Essen. Das „Essener Babyfenster“ ist von der Beethovenstraße im Südviertel zum Elisabeth-Krankenhaus in Huttrop umgezogen. Die Zahl der Helfer nahm ab, nun betreut die Neugeborenen-Station direkt die Einrichtung.

Es ist ein ungewöhnlicher Schritt, aber er war laut den Verantwortlichen notwendig: Das Essener Babyfenster hat den Standort gewechselt. Seit gestern Mittag befindet sich die Klappe, wo Mütter in extremen Notsituationen ihr Neugeborenes in sichere Obhut geben können, am Elisabeth-Krankenhaus in Huttrop. Bisher betreuten ehrenamtliche Helfer und Schwestern des Frauenordens im Bistum die Einrichtung im Haus Nazareth an der Beethovenstraße im Südviertel. „Es braucht Menschen, die das tun, und Schwestern, die dazu in der Lage sind, die nächtliche Bereitschaft dort sicherzustellen“, sagt Sprecher Björn Enno Hermans.

Das sei von beiden Seiten her nicht mehr möglich gewesen, daher habe man sich für diesen Schritt entschieden. Ohnehin arbeitete man bereits mit der Klinik für Neu- und Frühgeborene des Krankenhauses zusammen, die die Findlinge nach der Abgabe im Fenster untersucht. Die Mitarbeiter auf deren Station werden nun direkt alarmiert, wenn eine verzweifelte Mutter ihr Kind ins Fenster legt, und sie können in Sekundenschnelle reagieren.

Ehrenamtliche Helfer blieben aus

Zwischen der Kapelle am Krankenhaus und dem Ärztehaus an der Ruhrallee liegt der neue Standort, und zwar in einer etwas verdeckten Ecklage des Hauptgebäudes.

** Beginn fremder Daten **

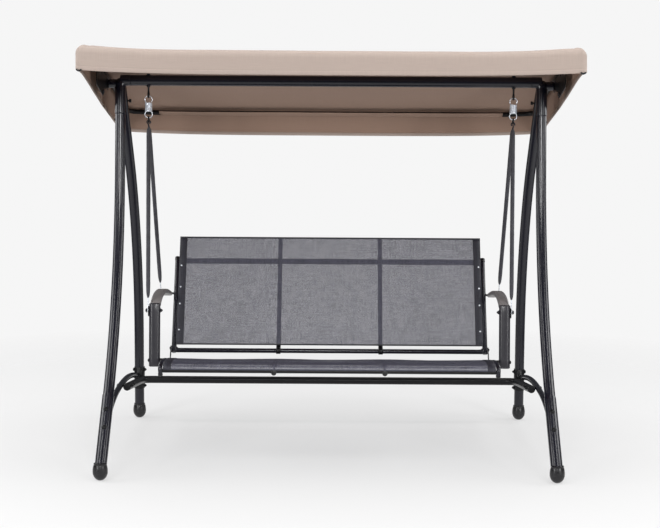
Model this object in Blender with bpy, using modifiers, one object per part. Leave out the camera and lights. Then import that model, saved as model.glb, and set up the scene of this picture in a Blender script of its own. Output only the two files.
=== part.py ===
"""Canopy swing bench: two bent-tube A-frames, a tilting fabric canopy and a hung mesh bench.

Metres, +Z up, X across the width, -Y towards the front. The floor is z = 0 and the
origin is the middle of the footprint. Left is -X.
"""
import bpy
import bmesh
from math import atan2, cos, pi, radians, sin, sqrt, tan
from mathutils import Matrix, Vector

GAP = 0.0003                      # clearance between pieces that touch
SIDES = (("left", -1), ("right", 1))

# Supporting frame
LEG_X = 0.792                     # plane of each A-frame
HUB_Y = 0.0375                    # the beam, hub and suspension line
LEG_APEX_Z = 1.376                # where both leg axes of one side meet
BEAM_Z = 1.389
BEAM_R = 0.0200
LEG_R = 0.0195
LEG_LOWER_R = 0.0205
STUB_R = 0.0207                   # hub stubs that take the legs
STUB_LENGTH = 0.113
BEAM_END_X = LEG_X - 0.040        # where the beam meets its hub stubs
BOSS_R, BOSS_REACH = 0.0165, 0.0455
STUD_R = 0.0050                   # the tilt knobs' studs, which the canopy turns on
STUD_REACH = 0.0070               # how far from the leg's plane a stud ends
FRONT_TOP_DEG = 6.0               # front leg: lean from vertical at the hub and at the foot
FRONT_FOOT_DEG = 42.3
FRONT_ARC_TOP_Z = 1.040
FRONT_ARC_R = 1.40
REAR_TOP_DEG = 39.2               # rear leg: lean at the hub, vertical at the foot
REAR_ARC_R = 1.17
REAR_FOOT_Y = 0.533
FOOT_Z = 0.034                    # where a leg's axis meets the middle of its foot
FOOT_PROFILE = ((0.0, 0.060), (0.0215, 0.060), (0.0245, 0.050), (0.0262, 0.034), (0.0255, 0.020),
                (0.0215, 0.008), (0.0150, 0.0015), (0.0110, 0.0), (0.0, 0.0))

# Braces near the floor
BRACE_X = 0.801
BRACE_R = 0.0110
BRACE_TOP = (0.090, 0.2270)       # (y, z) of its highest point
BRACE_REAR_R = 1.89
BRACE_FRONT_R = 0.80
BRACE_SPLIT_Y = -0.100            # where the rear arc passes into the tighter front arc
BRACE_FRONT_Y = -0.447
BRACE_REAR_Y = 0.5000
CROSSBAR_R = 0.0150
CROSSBAR_Y = 0.4945
CROSSBAR_Z = 0.167
CROSSBAR_END = (0.020, 0.2230)    # (y, z) of the forward ends beside the braces
CROSSBAR_END_X = BRACE_X - BRACE_R - CROSSBAR_R - 0.0005
CROSSBAR_BEND_R = 0.045

# Canopy
CANOPY_HALF_X = 0.866
CANOPY_FRONT_Y = -0.575
CANOPY_REAR_Y = 0.577
CANOPY_TUBE_R = 0.0095
CANOPY_SHELL = 0.0025
TOP_FRONT_Z, TOP_REAR_Z, TOP_CROWN = 1.480, 1.279, 0.049       # along the middle
EDGE_FRONT_Z, EDGE_REAR_Z, EDGE_CROWN = 1.499, 1.285, 0.036    # along each side
EDGE_RISE_START = 0.50            # |x| where the top starts to change to its side height
HEM_FRONT_Z, HEM_REAR_Z = 1.398, 1.178
HEM_CORNER_RISE = 0.013
CANOPY_CORNER_R = 0.055
CANOPY_BORDER = 0.012             # width of the rolled edge between top and valance
EDGE_ROLL = ((0.0085, 0.0035), (0.0035, 0.0085))    # (outward, down) steps of that edge
SIDE_TUBE_X = 0.8445
END_TUBE_INSET = 0.0145           # front and rear tubes, in from the cover's edges
PIVOT_Z = LEG_APEX_Z
BRACKET_X, BRACKET_SHEET = LEG_X + 0.0465, 0.0030
BRACKET_FRONT_Y, BRACKET_REAR_Y = -0.232, 0.078
BRACKET_EDGE = ((-0.232, 1.367), (-0.090, 1.330), (-0.078, 1.333), (-0.073, 1.344), (-0.066, 1.354),
                (0.018, 1.3560), (0.0375, 1.3520), (0.052, 1.3565), (0.062, 1.370), (0.066, 1.386))
KNOB_R, KNOB_LENGTH, KNOB_LOBES = 0.0115, 0.0125, 5
TUBE_JOINT_X = 0.700              # where side tubes plug into the front and rear tubes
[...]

Diese ruhige Atmosphäre war ein Augenmerk der Verlagerung, denn auch am bisherigen Standort im Südviertel, wo etwa der Adoptions- und Pflegekinderdienst des Sozialdienstes katholischer Frauen (SkF) sowie das Kinderpalliativnetzwerk untergebracht sind, herrschte wenig Öffentlichkeit. Seit 2001 saß die Einrichtung dort in der Beethovenstraße: tagsüber betreut von den Mitarbeitern des SkF, „nachts war dann immer eine der Ordensschwestern mit einer oder einem Ehrenamtlichen zuständig“, so der Sprecher. Personell sei das auf Dauer nicht mehr zu leisten gewesen, besonders freiwillige Helfer blieben, wohl wegen der Verbindlichkeit des Engagements, aus.

„Besonders das Überbrücken von bestimmten Zeiten zwischen dem Tagesbetrieb und der Nacht wurde immer schwieriger. Am Wochenende mussten wir auch auf Studenten als Bereitschaftskräfte zurückgreifen“, erklärt Hermans. Die Entscheidung für den Umzug habe man ferner wegen der Debatte auf Bundesebene um die Zulässigkeit der Babyfenster abwarten müssen. „Wir befinden uns zwar weiter in einer rechtlichen Grauzone, aber das neue Gesetz von Familienministerin Schröder zur vertraulichen Geburt sieht kein Verbot vor“, berichtet er. 2017 werde der Bund voraussichtlich erneut prüfen, wie es mit den Klappen weitergeht. „In dieser Übergangszeit von drei Jahren hätten wir das Babyfenster im Haus Nazareth nicht mehr zum Laufen bekommen.“

Es hat sich nur der Standort verändert

Hermans betont: „Außer dem Standort hat sich aber wenig geändert.“ Trägerschaft und Abläufe seien weiterhin identisch. Werde ein Kind abgegeben, unterrichte man den SkF sowie die Kripo, um eine Kindesentführung ausschließen zu können. Es verbleibe meist eine Woche zur Beobachtung im Krankenhaus, so Dariusz Michna, leitender Arzt der Neugeborenen-Klinik. Danach komme der Säugling für acht Wochen in eine Bereitschafts-Pflegefamilie und werde später in eine Adoptivfamilie vermittelt. Mehr Arbeit beschert dem Verein nun aber, die Information über den neuen Standort zu verbreiten. Gerade im Internet sei es schwierig, dies an allen Stellen zu korrigieren. Offensiv werben will man schließlich auch nicht.

16 abgegebene Kinder in zwölf Jahren

In den zwölf Jahren, in denen sich Bürger und Nonnen für die Klappe an der Beethovenstraße 365 Nächte im Jahr um die Ohren schlugen, wurden 16 Neugeborene abgegeben. Nur bei einem der Kinder meldete sich später die Mutter und es kam unter Mitwirkung des Jugendamtes wieder zu ihr zurück.